I agree that arcology based settlements would be preferable to traditional developments, but the scale of such projects would only need to support sufficient human populations to accomplish the transition to more advanced beings. Post transition, those settlements would not be suitable for the reining terrestrials, and would be looked upon as relics to be recycled into useful materials.

Wow. What level education do you have? Third grade maybe? I mean seriously, lets everyone just stay on this rock/continent/island till eventually everyone dies. Sounds like a plan to me...
I understand the historical realities that governed human behavior through the ages, but it still doesn't preclude us from asking what if? Such as the rejection of Christianity by Constantine, or the acceptance of Napoleonic rule.

Speculation about current attitudes and trends obviously have no bearing on the past, but are most definitely relevant to future events. If humans in the days of Columbus had knowledge of the end of humanity as we know it, they likely would have conducted their affairs much differently.

QUOTE
I'm not interested in "conquest" of anything. You know what, I highly doubt it, but if there are aliens out there somewhere who eventually make contact with humans or vice versa, hopefully we can all just get along.
Well you do seem intent on inflicting obsolescence on future domains, so to accomplish your goal would require a conquest over evolutionary progress.
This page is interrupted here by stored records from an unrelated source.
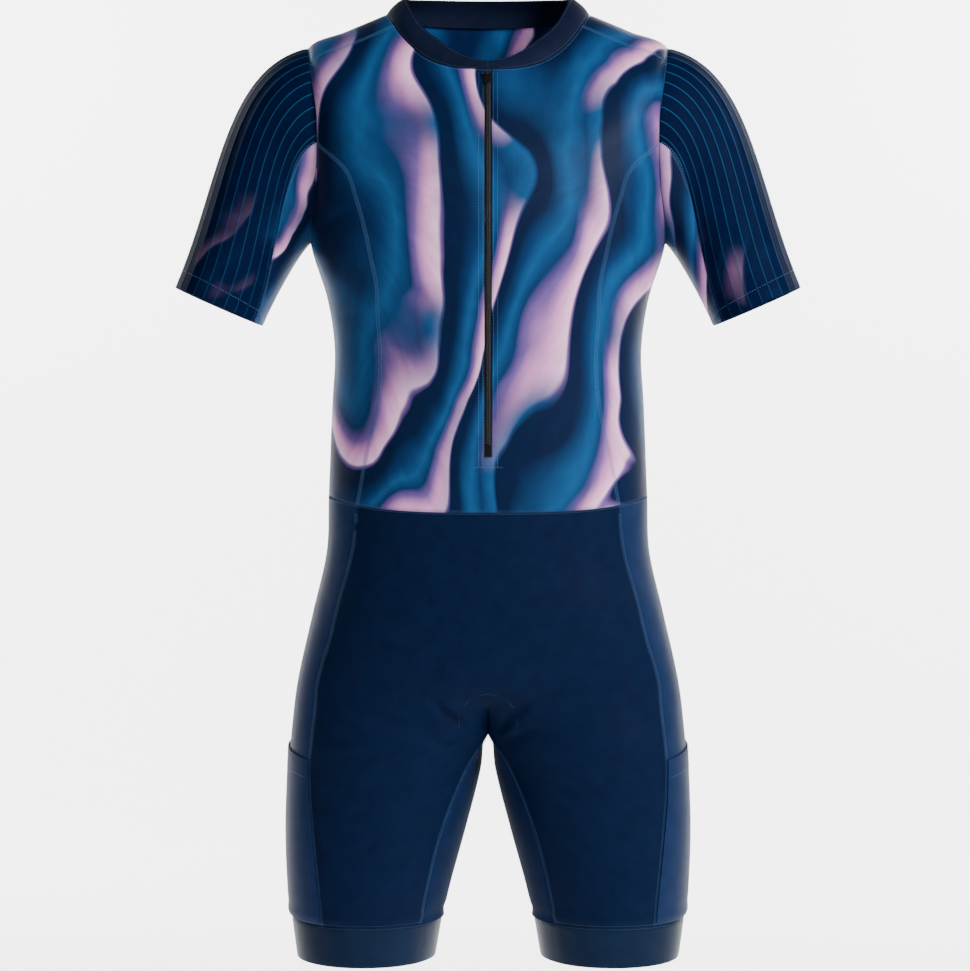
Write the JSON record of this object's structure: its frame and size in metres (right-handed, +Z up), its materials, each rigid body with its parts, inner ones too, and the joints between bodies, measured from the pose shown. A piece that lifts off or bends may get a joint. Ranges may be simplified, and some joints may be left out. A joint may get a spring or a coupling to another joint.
{
  "type": "short-sleeve triathlon suit",
  "caption": "One-piece short-sleeve triathlon suit with a front zip, stand collar and leg grippers, filled out as when worn.",
  "frame": {"origin": "between the wearer's shoulders, at the height of the tops of the armholes", "axes": "+Z up, -Y out of the suit's front, +X towards the wearer's left arm"},
  "size_m": [0.6224, 0.2587, 0.963],
  "materials": {
    "printed_cloth": "smooth stretch knit with a soft marbled print in blue, navy and pink",
    "ribbed_cloth": "navy stretch knit with fine raised ribs along the arm",
    "collar_cloth": "matte navy stretch knit",
    "shorts_cloth": "matte navy stretch knit",
    "panel_cloth": "navy stretch knit with a slight sheen",
    "gripper_band": "smooth bonded navy band",
    "zip_tape": "black woven tape",
    "zip_coil": "black nylon coil",
    "zip_metal": "black lacquer"
  },
  "bodies": {
    "suit": {"front_body": "printed_cloth", "back_body": "printed_cloth", "side_panel_left": "printed_cloth", "side_panel_right": "printed_cloth", "sleeve_upper_left": "ribbed_cloth", "sleeve_upper_right": "ribbed_cloth", "sleeve_under_left": "printed_cloth", "sleeve_under_right": "printed_cloth", "collar": "collar_cloth", "shorts_front": "shorts_cloth", "shorts_back": "shorts_cloth", "shorts_inner": "panel_cloth", "shorts_side_left": "panel_cloth", "shorts_side_right": "panel_cloth", "leg_pocket_left": "panel_cloth", "leg_pocket_right": "panel_cloth", "leg_band_left": "gripper_band", "leg_band_right": "gripper_band", "zip_tape_left": "zip_tape", "zip_tape_right": "zip_tape", "zip_coil": "zip_coil", "zip_slider": "zip_metal"},
    "pull": {"zip_pull": "zip_metal"}
  },
  "joints": [
    {"name": "pull_hinge", "type": "hinge", "parent": "suit", "child": "pull", "pos_m": [0, -0.08484, -0.04253], "axis": [-1, 0, 0], "range_deg": [0, 150]}
  ]
}
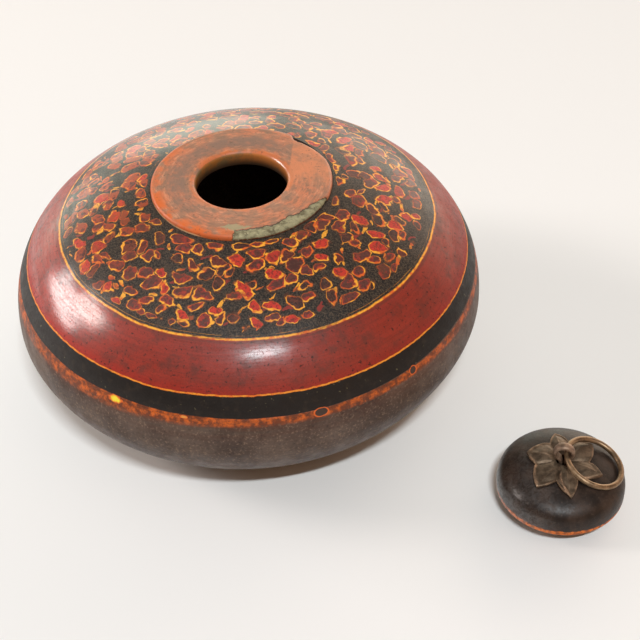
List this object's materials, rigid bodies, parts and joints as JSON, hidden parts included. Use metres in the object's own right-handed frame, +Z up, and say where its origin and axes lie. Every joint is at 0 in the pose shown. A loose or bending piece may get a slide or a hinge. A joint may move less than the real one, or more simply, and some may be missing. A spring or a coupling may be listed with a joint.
{
  "type": "round lidded box",
  "caption": "Round lacquered wooden box with a small mouth in a collar, and its knob lid with rosette and pull ring standing beside it.",
  "frame": {"origin": "centre of the box's flat base, on the surface it stands on", "axes": "+Z up along the box's axis; +X to the right in the picture, +Y away from its camera"},
  "size_m": [0.2806, 0.2616, 0.112],
  "materials": {
    "bowl_lacquer": "dark brown lacquer on turned wood, rubbed satin",
    "dome_lacquer": "red, black and yellow lacquer worked on a lathe, glossy and worn",
    "collar_lacquer": "worn orange-red lacquer, flaked to a grey core on one edge",
    "lid_lacquer": "near black lacquer, satin, rubbed to orange on the rim",
    "dark_bronze": "dark patinated sheet and strap",
    "ring_brass": "brown patinated wire, rubbed bright on its high sides"
  },
  "bodies": {
    "box": {"lower_bowl": "bowl_lacquer", "upper_shell": "dome_lacquer", "collar_ring": "collar_lacquer"},
    "lid": {"lid": "lid_lacquer", "rosette": "dark_bronze", "split_pin": "dark_bronze"},
    "ring": {"pull_ring": "ring_brass"}
  },
  "joints": [
    {"name": "lid_lift", "type": "slide", "parent": "box", "child": "lid", "axis": [0, 0, 1], "range_m": [0, 0.15]},
    {"name": "ring_swing", "type": "hinge", "parent": "lid", "child": "ring", "pos_m": [0.13608, -0.11705, 0.0314], "axis": [-0.2419, -0.9703, 0], "range_deg": [0, 217]}
  ]
}
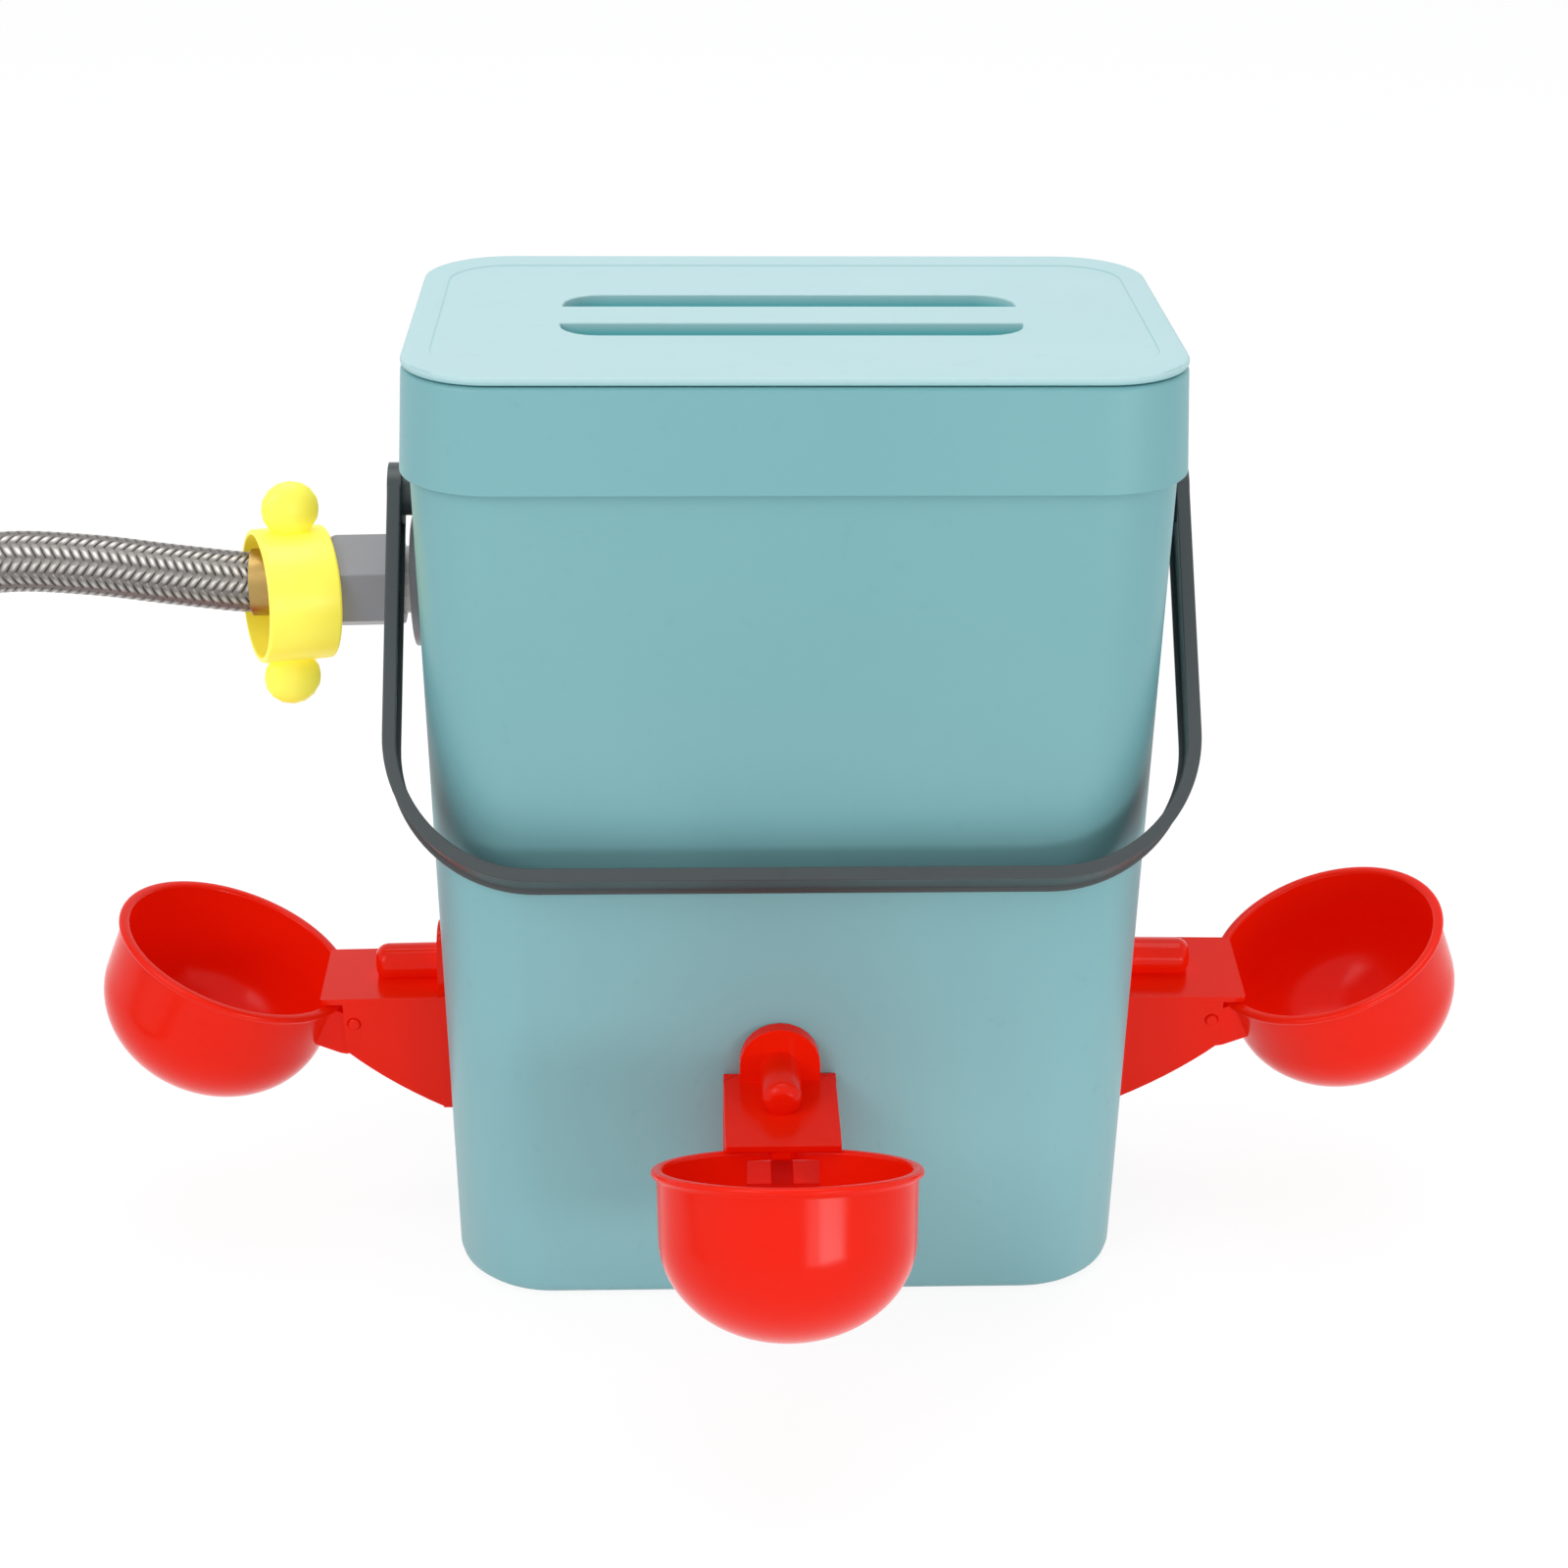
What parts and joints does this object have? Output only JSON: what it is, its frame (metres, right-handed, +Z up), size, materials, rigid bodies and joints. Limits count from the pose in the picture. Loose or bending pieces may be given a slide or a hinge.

If an advanced alien power offered you a path to functional superiority, would you take it?
BIGRED
Mars, we should definetly be aiming for mars. It can be within our reach in less than a decade.
Capracus
Newt Gingrich wants to relocate the White House. To the Moon.
http://www.theatlanticwire.com/politics/20...uer-moon/47878/
Matador
QUOTE (BIGRED+Aug 12 2009, 09:46 PM)
Mars, we should definetly be aiming for mars. It can be within our reach in less than a decade.

unfortunatly 'they' cannot even make it to the moon in thyat period at the moment...
Capracus
When private industry first colonizes more hospitable environments such as the ocean floor and the Antarctic, then Newt might have a leg to stand on when pitching his primate in space proposals.